Lord Clarendon's "History of the Rebellion and Civil Wars in Ireland-the Earl of Clanrickard's "Memoirs,"-Doctor Borlase's History of the dismal effects of the Irish Insurrection,” and Sir Richard Cox's "Hibernia Anglicana," have been all out of print for many years, and, together, with their large size and high price, which confined them to the libraries of the learned and wealthy, they are liable to the following objections:

The Earl of Clarendon's treatment of the affairs of Ireland appears to have been but cursory, for which the noble author apologized to the public, by observing that a full relation of all material passages from the beginning of the rebellion, including his own administration, would be found in the "Memoirs" of the Earl of Clanrickard, which work, though dignified with the title of "Memoirs," is but a voluminous and uninteresting collection of letters, warrants, orders, and other loose and incoherent state papers, in which the anonymous publisher discovers a strong inclination to lay most of the bloodshed of these dismal times at the door of the English Protestants-a disposition, which has since been evinced by Dr. Curry, Mr. Plowden, and other Popish writers, in their attempts to justify the

sanguinary persecutions of 1641.-Dr. Edmund Borlase published his History in defence of the administration of his father, Sir John Borlase, who was the colleague of Sir William Parsons, at the breaking out of the rebellion, and he is accused, in Dr. Nalson's Collections, of having misrepresented King Charles the First and his ministers in it, and bestowed some unmerited praises on certain parliamentary rebels. Sir Richard Cox's "Hibernia Anglicana" was published at London in the year 1689, when Ireland was the seat of war and desolation under the tyrannical government of the bigotted and unfortunate King James the Second. An extraordinary curiosity in inquiring after the affairs of this country prevailed in England at this time, which induced the author to hasten the publication of his second volume, in which the transactions of the period comprised in the present volume occupy but sixty pages, and it was recommended to the press, early in the year 1690, by two Secretaries of State.

Such encouragements as these are said to have pushed the work a little too fast forward, so that it came into the world in somewhat of a looser dress than was at first intended by the compiler of it.*

From these different authors, with Harris's enlarged edition of Sir James Ware's works,-the Histories of Sanderson, Rapin, Warner, Leland, and some later writers-and from the Biographers of the learned and truly patriotic prelates, Archbishop Usher and Dr.
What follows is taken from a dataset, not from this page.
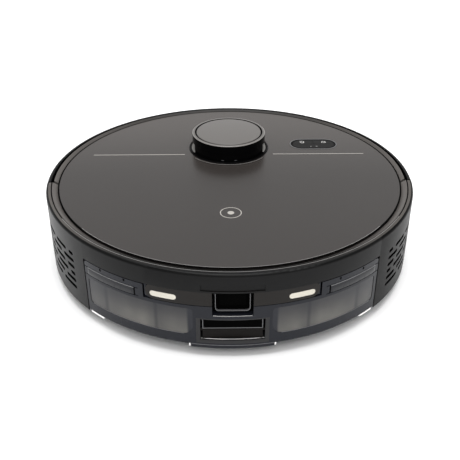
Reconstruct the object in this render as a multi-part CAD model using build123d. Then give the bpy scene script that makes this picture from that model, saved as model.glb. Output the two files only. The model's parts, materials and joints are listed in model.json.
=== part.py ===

William Bedel, Bishop of Kilmore, the collector of these Annals has formed what he hopes will be considered an useful and authentic compendium of the History of Ireland, during a period of all others most awfully instructive to the succeeding Governors and Legislators of this part of the British empire.

* See Bishop Vichdson's Irish Historical Dictionary.

The future historian will find in this work a great number of important facts, which have been hitherto but little known; he may use it as an index, with the addition of accurate dates, to direct him to topics, authorities, and sources of intelligence which might otherwise escape his notice; and the Political Economist will also discover in it a direct and satisfactory solution of the important question, what has retarded the prosperity of Ireland, and frustrated all the efforts of the British nation to civilize and improve it, for the last three hundred and fifty years?